→ What the task requires:
Within the records below, reproduce without change the lines from the line that has "Write part 2 of" through the line that has "line_reach: float = 60.0", and only those.

::::::::

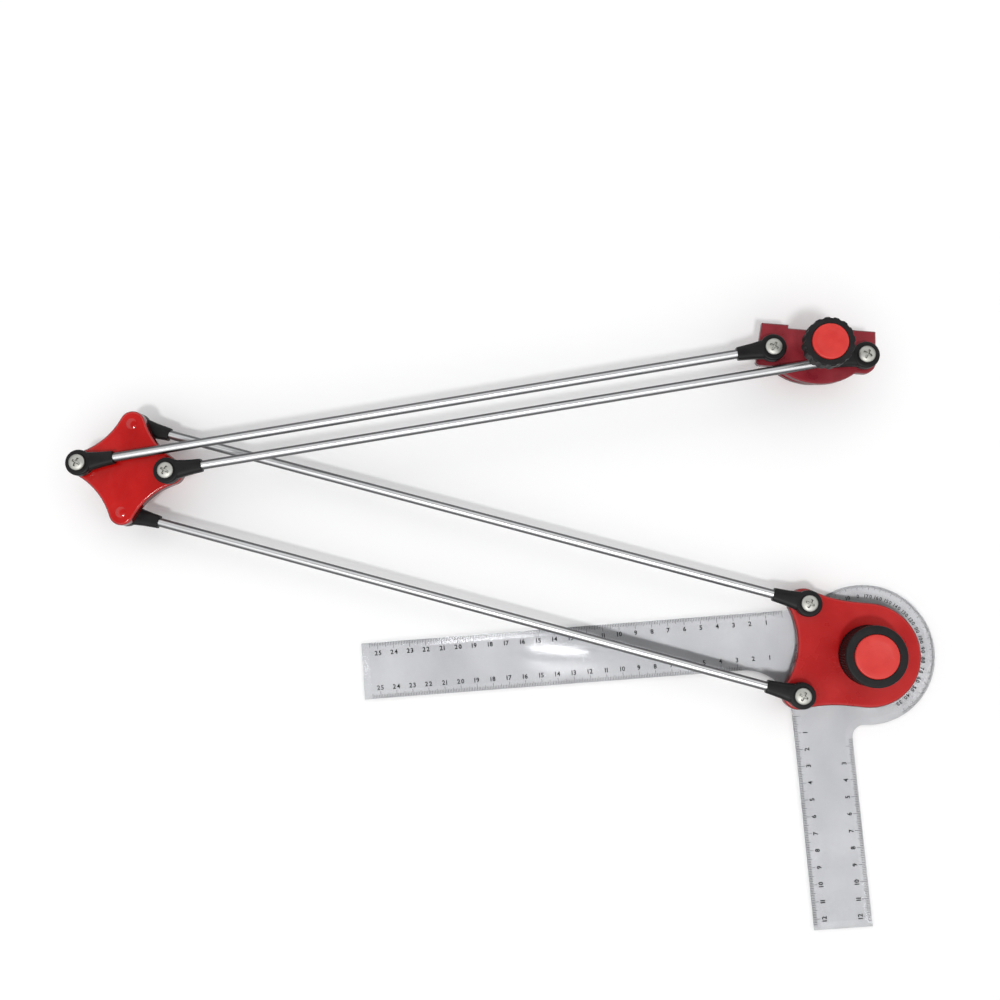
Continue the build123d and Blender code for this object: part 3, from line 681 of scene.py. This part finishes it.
# %% Head plate
floor_z, top_z = low_of("head_plate") / MM, high_of("head_plate") / MM
roof_z = top_z - skin
shells = [moulded_plate(head_outline(), spindle, floor_z, top_z, edge=1.6, wall=2.2, skin=skin)]
shells += [
    turned(softened([(0.2, floor_z), (size, floor_z), (size, roof_z + 1), (0.2, roof_z + 1)], 0.3), place, 48)
    for place, size in ((head_c, 6.0), (head_d, 6.0), (spindle, 10.0))
]
shells += [
    rib(head_centre, 1.8, 52.0, floor_z + 0.05, roof_z + 1),
    rib(spindle, 60.0, 1.8, floor_z + 0.05, roof_z + 1),
    rib(spindle, 1.8, 60.0, floor_z + 0.05, roof_z + 1),
]
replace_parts(make_piece("head_moulding", shells, head_red, "head"), "head_plate")

# %% [markdown]
# ## Knobs and caps
#
# The head knob is a plain drum with a fine grip round its side, and the clamp knob has sixteen scallops.
# Both are turned profiles. A wave of the angle lowers the drum's radius on the rows of its side, so that
# the rims stay round, and round cutters bite into the other one. A red cap sits in the top of each.

# %% Waves round a knob


def grip(count, depth, power, low, high, outer):
    """Lowers the radius by depth times |cos(count t / 2)|^power between two heights near the outer wall."""

    def relief(radius, height, angle):
        wave = np.abs(np.cos(count * angle / 2)) ** power
        side = (radius > outer - 1.6) * smooth_step(low, low + 0.6, height)
        side = side * (1 - smooth_step(high - 0.6, high, height))
        return radius - depth * wave * side, height

    return relief


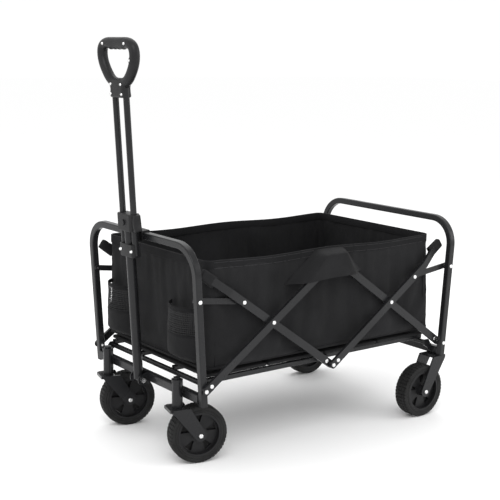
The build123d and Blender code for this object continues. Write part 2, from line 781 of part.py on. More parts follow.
# Clip on the front hoop's top tube that holds the handle upright
bar_mid = (frame_top_z - post_tube / 2 - pivot_z) / cos(lean)
clip_bar_x = -foot_x - bar_mid * sin(lean)
clip_bar_z = frame_top_z - post_tube / 2
clip_frame = Plane(origin=(clip_bar_x, 0, clip_bar_z), x_dir=(0, 1, 0), z_dir=(-sin(lean), 0, cos(lean)))
tube_offset = (Vector(-handle_x, 0, handle_pivot_z) - Vector(clip_bar_x, 0, clip_bar_z)).dot(Vector(cos(lean), 0, sin(lean)))
clip_arm = rod_y - rod_radius - clip_rod_gap - handle_tube_radius - face_gap
with BuildPart() as clip:
    with BuildSketch(clip_frame.offset(-clip_half_height)):
        Rectangle(clip_width, post_tube + 2 * clip_wall)
        with Locations((0, -(tube_offset - clip_depth_inset) / 2)):
            Rectangle(2 * (handle_tube_radius + face_gap + clip_arm), -(tube_offset - clip_depth_inset))
        with Locations((0, -tube_offset)):
            Circle(handle_tube_radius + face_gap, mode=Mode.SUBTRACT)
        with Locations((0, -tube_offset + clip_mouth_depth / 2)):
            Rectangle(2 * (handle_tube_radius + face_gap), clip_mouth_depth, mode=Mode.SUBTRACT)
    extrude(amount=2 * clip_half_height)
    with BuildSketch(Plane(origin=clip_frame.origin, x_dir=clip_frame.z_dir, z_dir=(0, 1, 0)).offset(-50)):
        RectangleRounded(post_tube + 2 * clip_slack, post_tube + 2 * clip_slack, tube_corner)
    extrude(amount=100, mode=Mode.SUBTRACT)
save(clip, "handle_clip")

# Basket: an open box of cloth with two cup pockets in front
with BuildPart() as basket:
    with BuildSketch(Plane.XY.offset(floor_z)):
        RectangleRounded(basket_length, basket_width, 20)
    extrude(amount=basket_top_z - floor_z)
    with BuildSketch(Plane.XY.offset(floor_z + cloth)):
        RectangleRounded(basket_length - 2 * cloth, basket_width - 2 * cloth, 20 - cloth)
    extrude(amount=basket_top_z, mode=Mode.SUBTRACT)
save(basket, "basket")

basket_front = -basket_length / 2
for side, stem in ((-1, "near"), (1, "far")):
    with BuildPart() as pocket:
        with BuildSketch(Plane(origin=(basket_front - face_gap, side * pocket_y, pocket_bottom_z), x_dir=(0, 1, 0), z_dir=(0, 0, 1))):
            with BuildLine():
                Line((-pocket_width / 2, 0), (pocket_width / 2, 0))
                ThreePointArc((pocket_width / 2, 0), (0, pocket_depth), (-pocket_width / 2, 0))
            make_face()
        extrude(amount=pocket_top_z - pocket_bottom_z)
        offset(amount=-cloth, openings=pocket.faces().sort_by(Axis.Z)[-1:])
    save(pocket, f"cup_pocket_{stem}")

# Folding floor mat of separate stiff boards
mat_length = basket_length - 2 * cloth - 2 * mat_gap
panel = (mat_length - (mat_panels - 1) * mat_gap) / mat_panels
with BuildPart() as mat:
    with BuildSketch(Plane.XY.offset(mat_z)):
        with GridLocations(panel + mat_gap, 1, mat_panels, 1):
            RectangleRounded(panel, basket_width - 2 * cloth - 2 * mat_gap, 8)
    extrude(amount=mat_thickness)
save(mat, "floor_mat")
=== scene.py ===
import bpy, json
from math import atan2, cos, hypot, pi, radians, sin
from mathutils import Matrix, Quaternion, Vector, noise


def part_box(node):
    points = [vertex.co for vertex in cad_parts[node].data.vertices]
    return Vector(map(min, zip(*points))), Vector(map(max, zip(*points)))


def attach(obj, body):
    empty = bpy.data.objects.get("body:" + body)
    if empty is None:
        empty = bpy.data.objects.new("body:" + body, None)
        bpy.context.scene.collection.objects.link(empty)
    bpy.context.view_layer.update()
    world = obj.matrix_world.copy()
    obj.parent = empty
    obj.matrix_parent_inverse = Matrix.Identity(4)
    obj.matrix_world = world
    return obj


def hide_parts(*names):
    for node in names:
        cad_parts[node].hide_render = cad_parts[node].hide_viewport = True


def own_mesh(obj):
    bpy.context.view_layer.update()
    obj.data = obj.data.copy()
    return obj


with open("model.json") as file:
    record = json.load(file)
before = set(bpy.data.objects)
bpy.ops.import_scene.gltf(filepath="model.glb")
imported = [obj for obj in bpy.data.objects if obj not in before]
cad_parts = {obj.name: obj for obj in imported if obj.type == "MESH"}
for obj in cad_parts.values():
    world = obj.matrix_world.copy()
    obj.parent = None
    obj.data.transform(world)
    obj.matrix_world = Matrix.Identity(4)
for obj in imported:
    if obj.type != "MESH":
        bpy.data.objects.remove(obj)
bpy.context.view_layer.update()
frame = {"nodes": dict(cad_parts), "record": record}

nodes = frame["nodes"]


def mm(value):  # sizes are written in millimetres
    return value / 1000


def deselectAll():
    if bpy.context.object and bpy.context.object.mode != "OBJECT":
        bpy.ops.object.mode_set(mode="OBJECT")
    bpy.ops.object.select_all(action="DESELECT")


def activate(piece):
    deselectAll()
    piece.select_set(True)
    bpy.context.view_layer.objects.active = piece


def editMode(selectMode="VERT"):  # starts with everything selected
    bpy.ops.object.mode_set(mode="EDIT")
    bpy.ops.mesh.select_mode(type=selectMode)
    bpy.ops.mesh.select_all(action="SELECT")


def objectMode():
    bpy.ops.object.mode_set(mode="OBJECT")


def turnFacesOut(piece):
    activate(piece)
    editMode("FACE")
    bpy.ops.mesh.normals_make_consistent(inside=False)
    objectMode()


def applyPlace(piece):  # the place goes into the mesh
    activate(piece)
    bpy.ops.object.transform_apply(location=True, rotation=True, scale=True)


def addModifier(piece, kind, **settings):  # added and applied at once
    activate(piece)
    modifier = piece.modifiers.new(kind.title(), kind)
    for key, value in settings.items():
        setattr(modifier, key, value)
    bpy.ops.object.modifier_apply(modifier=modifier.name)


def addBox(name, low, high):
    deselectAll()
    middle = [(a + b) / 2 for a, b in zip(low, high)]
    bpy.ops.mesh.primitive_cube_add(size=1, location=middle)
    piece = bpy.context.object
    piece.name = name
    piece.scale = [b - a for a, b in zip(low, high)]
    applyPlace(piece)
    return piece


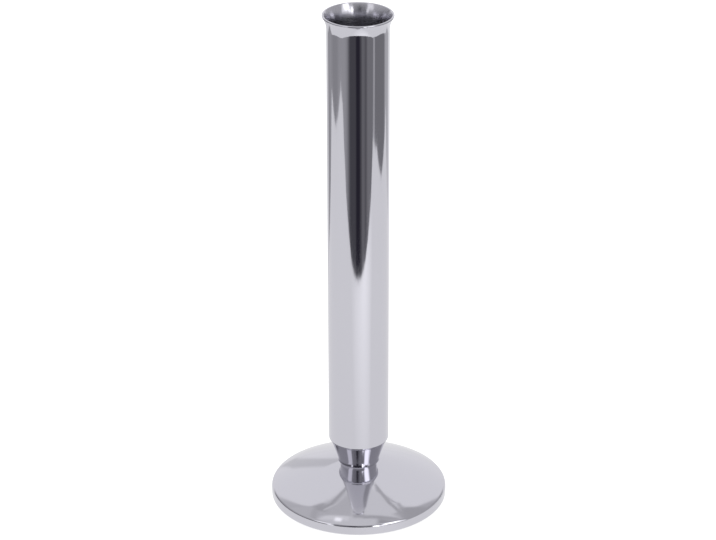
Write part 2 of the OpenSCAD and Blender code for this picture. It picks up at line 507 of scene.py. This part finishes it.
@dataclass(frozen=True)
class RolledSteel(Grained):
    """Stainless sheet as it leaves the cold rolls.

    It is a soft grey that mirrors only vaguely, with long fine lines in the direction of rolling.
    """

    name: str = "steel_sheet_cold_rolled"
    low: str = "a9a8a6"
    high: str = "bdbcba"
    roughness: tuple[float, float] = (0.28, 0.45)
    metallic: float = 1.0
    depth_mm: float = 0.0015
    line_mm: float = 0.12
    line_reach: float = 60.0

    def grain(self, tree: Tree, at: Socket) -> tuple[Node, Node]:
        """Lines along X, many times as long as they are wide."""
        drawn = add(tree, "Mapping", {"Vector": at, "Scale": (1 / self.line_reach, 1, 1)})
        lines = add(tree, "TexNoise",
                    {"Vector": drawn, "Scale": per_metre(self.line_mm), "Detail": 3.0})
        return lines, lines


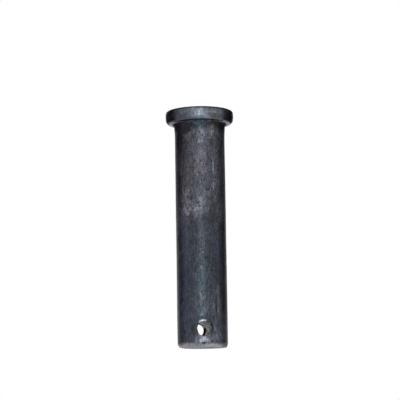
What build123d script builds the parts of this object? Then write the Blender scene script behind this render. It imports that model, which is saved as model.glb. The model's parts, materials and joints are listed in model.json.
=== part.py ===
from build123d import *
import os

# Clevis pin: a plain round shank with a flat round head and a cross hole for a cotter.
# The pin stands on its plain end. The origin is the centre of that end face, +Z runs
# along the shank to the head, and the cross hole runs along Y. Sizes are in millimetres.

# Driving dimensions
SHANK_DIAMETER = 25.0
SHANK_LENGTH = 113.5  # plain end to the underside of the head
HEAD_DIAMETER = 34.5
HEAD_THICKNESS = 6.5
HEAD_TOP_RADIUS = 1.3  # rounding of the head's upper edge
HEAD_UNDER_RADIUS = 1.8  # rounding of the head's lower edge, where the ledge has room for it
NECK_RADIUS = 1.8  # fillet where the shank meets the head
END_CHAMFER_DEPTH = 0.6  # how far the end chamfer cuts in from the shank's surface
END_CHAMFER_HEIGHT = 1.2  # how far the end chamfer runs up the shank
HOLE_DIAMETER = 8.0
HOLE_HEIGHT = 9.3  # plain end to the axis of the cross hole
HOLE_OFFSET = -1.1  # the hole is drilled this far off the shank's centre line, along X
HOLE_EDGE_BREAK = 0.4  # chamfer round both mouths of the hole
SEAT_SHARE = 0.35  # least share of the ledge under the head that stays flat

shank_radius = SHANK_DIAMETER / 2
head_radius = HEAD_DIAMETER / 2
overall_length = SHANK_LENGTH + HEAD_THICKNESS
ledge_width = head_radius - shank_radius - NECK_RADIUS
head_under_radius = min(HEAD_UNDER_RADIUS, (1 - SEAT_SHARE) * ledge_width)


def at_height(edges, height):
    """The circular edges that lie flat at the given height."""
    return edges.filter_by(GeomType.CIRCLE).filter_by_position(Axis.Z, height, height)


with BuildPart() as clevis_pin:
    # Shank and head: one forged and turned body
    with BuildSketch(Plane.XZ) as half_section:
        with BuildLine() as outline:
            Polyline(
                (0, 0),
                (shank_radius - END_CHAMFER_DEPTH, 0),
                (shank_radius, END_CHAMFER_HEIGHT),
                (shank_radius, SHANK_LENGTH),
                (head_radius, SHANK_LENGTH),
                (head_radius, overall_length),
                (0, overall_length),
                close=True,
            )
        make_face()
    revolve(axis=Axis.Z)

    # Roundings of the head and the neck
    under_head = at_height(clevis_pin.edges(), SHANK_LENGTH).sort_by(SortBy.RADIUS)
    neck_edge = under_head.first
    head_under_edge = under_head.last
    head_top_edge = at_height(clevis_pin.edges(), overall_length)
    fillet(neck_edge, radius=NECK_RADIUS)
    fillet(head_under_edge, radius=head_under_radius)
    fillet(head_top_edge, radius=HEAD_TOP_RADIUS)

    # Cross hole for the cotter, right through the shank near its plain end
    with Locations(Plane(origin=(HOLE_OFFSET, 0, HOLE_HEIGHT), z_dir=(0, -1, 0))):
        Hole(radius=HOLE_DIAMETER / 2)
    bore = clevis_pin.faces(Select.LAST).filter_by(GeomType.CYLINDER).sort_by(SortBy.RADIUS).first
    hole_mouths = bore.edges().filter_by(GeomType.LINE, reverse=True)
    chamfer(hole_mouths, length=HOLE_EDGE_BREAK)

clevis_pin.part.label = "clevis_pin"

os.makedirs("parts", exist_ok=True)
export_step(clevis_pin.part, "parts/clevis_pin.step")
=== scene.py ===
import itertools
import json
import math
from collections import namedtuple
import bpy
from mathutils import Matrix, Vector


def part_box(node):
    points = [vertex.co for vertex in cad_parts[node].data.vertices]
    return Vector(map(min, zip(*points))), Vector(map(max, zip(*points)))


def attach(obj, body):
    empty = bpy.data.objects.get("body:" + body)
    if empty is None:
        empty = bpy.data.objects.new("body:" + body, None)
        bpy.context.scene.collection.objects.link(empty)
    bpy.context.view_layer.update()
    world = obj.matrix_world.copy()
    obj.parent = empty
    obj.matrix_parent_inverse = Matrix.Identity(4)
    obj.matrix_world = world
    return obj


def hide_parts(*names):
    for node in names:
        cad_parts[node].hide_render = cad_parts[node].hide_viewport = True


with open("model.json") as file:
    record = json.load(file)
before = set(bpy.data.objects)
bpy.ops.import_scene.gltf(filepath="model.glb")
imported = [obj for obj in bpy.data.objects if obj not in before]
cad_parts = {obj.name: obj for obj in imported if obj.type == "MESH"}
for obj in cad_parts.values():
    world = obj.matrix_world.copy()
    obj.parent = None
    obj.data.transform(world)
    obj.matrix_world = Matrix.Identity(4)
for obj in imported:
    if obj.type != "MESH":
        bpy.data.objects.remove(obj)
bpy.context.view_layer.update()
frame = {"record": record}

from types import SimpleNamespace

import bpy
import numpy as np
from mathutils import Matrix, Vector

MM = 0.001

# ---------------------------------------------------------------- sizes, in millimetres
MOUNTS = {mount["name"]: mount for mount in frame["record"]["mounts"]}
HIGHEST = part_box("clevis_pin")[1]
SHANK_RADIUS = MOUNTS["shank"]["dims"]["r_mm"]
HEAD_RADIUS = HIGHEST.x / MM
TOP_HEIGHT = HIGHEST.z / MM
LEDGE_HEIGHT = MOUNTS["head_seat"]["pos_m"][2] / MM
HOLE_RADIUS = MOUNTS["cotter_hole"]["dims"]["r_mm"]
HOLE_ACROSS = MOUNTS["cotter_hole"]["pos_m"][0] / MM
HOLE_HEIGHT = MOUNTS["cotter_hole"]["pos_m"][2] / MM
HEAD_MIDDLE = (LEDGE_HEIGHT + TOP_HEIGHT) / 2

# The turned outline's chamfer and roundings, as in the CAD
CHAMFER_DEPTH = 0.6
CHAMFER_HEIGHT = 1.2
NECK_RADIUS = 1.8
HEAD_UNDER_RADIUS = 1.8
HEAD_TOP_RADIUS = 1.3

# What differs from the CAD, in the visual mesh alone
BURR_RADIUS = 0.3  # softening of the two corners of the end chamfer
SCALE_THICKNESS = 0.13  # the shank's scale stands this far out from its turned size
FLARE = 0.24  # how far the shank swells just under the head
FLARE_DEPTH = 6.5  # how far below the ledge the swelling starts
FLARE_RISE = 4.7  # the height over which it grows to its full size
KNOCK = 0.33  # how far the left lower corner is knocked in
KNOCK_ANGLE = -102  # where on the pin, in degrees from -Y towards +X
KNOCK_HALF_WIDTH = 12
KNOCK_HEIGHT = 2.4
BELLY_HALF_HEIGHT = 2.4  # the head is widest at its middle, and narrower this far above and below
BELLY_BELOW = 0.28
BELLY_ABOVE = 0.08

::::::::

→ Result of the exercise:
Write part 2 of the OpenSCAD and Blender code for this picture. It picks up at line 507 of scene.py. This part finishes it.
@dataclass(frozen=True)
class RolledSteel(Grained):
    """Stainless sheet as it leaves the cold rolls.

    It is a soft grey that mirrors only vaguely, with long fine lines in the direction of rolling.
    """

    name: str = "steel_sheet_cold_rolled"
    low: str = "a9a8a6"
    high: str = "bdbcba"
    roughness: tuple[float, float] = (0.28, 0.45)
    metallic: float = 1.0
    depth_mm: float = 0.0015
    line_mm: float = 0.12
    line_reach: float = 60.0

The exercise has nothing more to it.